There's a biblical allusion hidden on Luke's uniform

Cool Hand Luke opened to universal praise, but many critics agreed it had one flaw — the movie laid it on a little thick with the obvious Christ symbolism, with Luke collapsing in a crucifixion pose after he eats his 50 eggs, asking God why He's forsaken him right before he dies, and so on. But far from being too obvious, there's one biblical allusion that's so subtle hardly anyone's picked up on it.

Like all the prisoners, Luke gets a number printed on his uniform. His is 37, and if you look up his namesake — the Gospel of Luke — chapter one, verse 37 says, "For with God nothing shall be impossible."

Whether it's a clever bit of hidden symbolism or just a coincidence, it's an appropriate reference for Newman's larger-than-life hero. In Cool Hand Luke, the prisoners have given up on life because they believe it's impossible to overcome the prison's authority. Luke proves them wrong by escaping three times. He seems to do some things, like eating all those eggs or continuing to fight Dragline long after he's beaten, just to prove they're possible. And even if the Captain does catch up with him in the end, Luke's still made an impact on the rest of the prison by proving freedom isn't as impossible as they thought.

There's an early appearance in Cool Hand Luke by an acting legend

Besides Luke and Dragline, Cool Hand Luke is filled with a whole cast of prisoners with colorful names. If you look closely, you may recognize some of them. Dennis Hopper, who plays Babalugats, would become a counterculture icon a few years later with Easy Rider.

And in an even more minor role, you'll see Harry Dean Stanton, an actor so great he inspired Roger Ebert's Stanton-Walsh rule — "No movie featuring either Harry Dean Stanton or M. Emmet Walsh in a supporting role can be altogether bad." Even a brief look at the movies Stanton appears in proves that rule, with classics like Alien, Repo Man, The Godfather Part II, The Last Temptation of Christ, and a whole bunch of David Lynch movies.

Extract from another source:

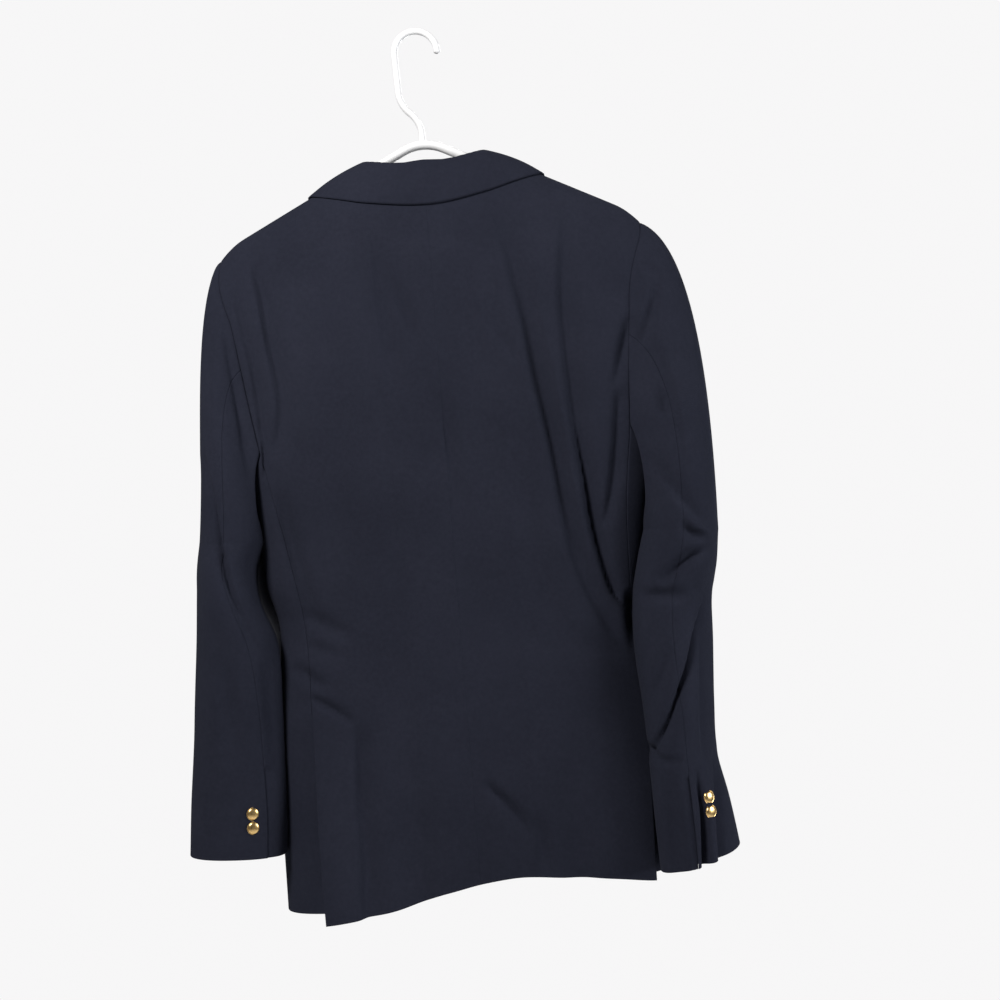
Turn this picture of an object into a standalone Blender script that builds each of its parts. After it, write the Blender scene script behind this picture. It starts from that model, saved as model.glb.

He's also had some great starring roles, most famously in the modern Western epic Paris, Texas. More recently, he had a memorable cameo appearance as a janitor in The Avengers, and he returned to Twin Peaks for The Return.

Stanton couldn't yet command those kinds of pivotal roles when he made Cool Hand Luke, but he still played one behind the scenes. One of the most powerful sequences shows Luke strumming "Plastic Jesus" on the guitar when he learns his mother's died, somehow turning a silly novelty song into a heartfelt lament. Stanton told Venice Magazine that Newman insisted on playing the guitar for real, and Stanton pitched in to teach him.

Cool Hand Luke's 'night in the box' scene had a long afterlife

Cool Hand Luke became a phenomenon on its release, and filmmakers have been drawing from it ever since. One scene in particular should be familiar even if you've never seen it. When Luke arrives in prison, he listens to a guard give a long lecture on all the rules, with the punishment for every one of them being, invariably, "a night in the Box" — a solitary confinement cell designed to trap the Southern heat. 

The guard's speech should be familiar to Pixar fans from Toy Story 3, where Lotso, a teddy bear who runs the Sunnyside Daycare like a prison, reprograms Buzz Lightyear to turn him into his enforcer against the other toys. Buzz puts down his friends' escape attempt and runs down his own list of rules — but in this case, the "box" is a sandbox.

And if you're a Simpsons fan, you should recognize the Cool Hand Luke reference when Grandpa's friend, Jasper, takes over as a substitute teacher with some good old-fashioned corporal punishment. "Lookin' out the window? That's a paddlin'. Staring at my sandals? That's a paddlin'. Paddlin' the school canoe? Oh, you better believe that's a paddlin'." Cool Hand Luke is a must-see classic, and if you deny yourself the joy of watching it, you may just deserve a paddlin'.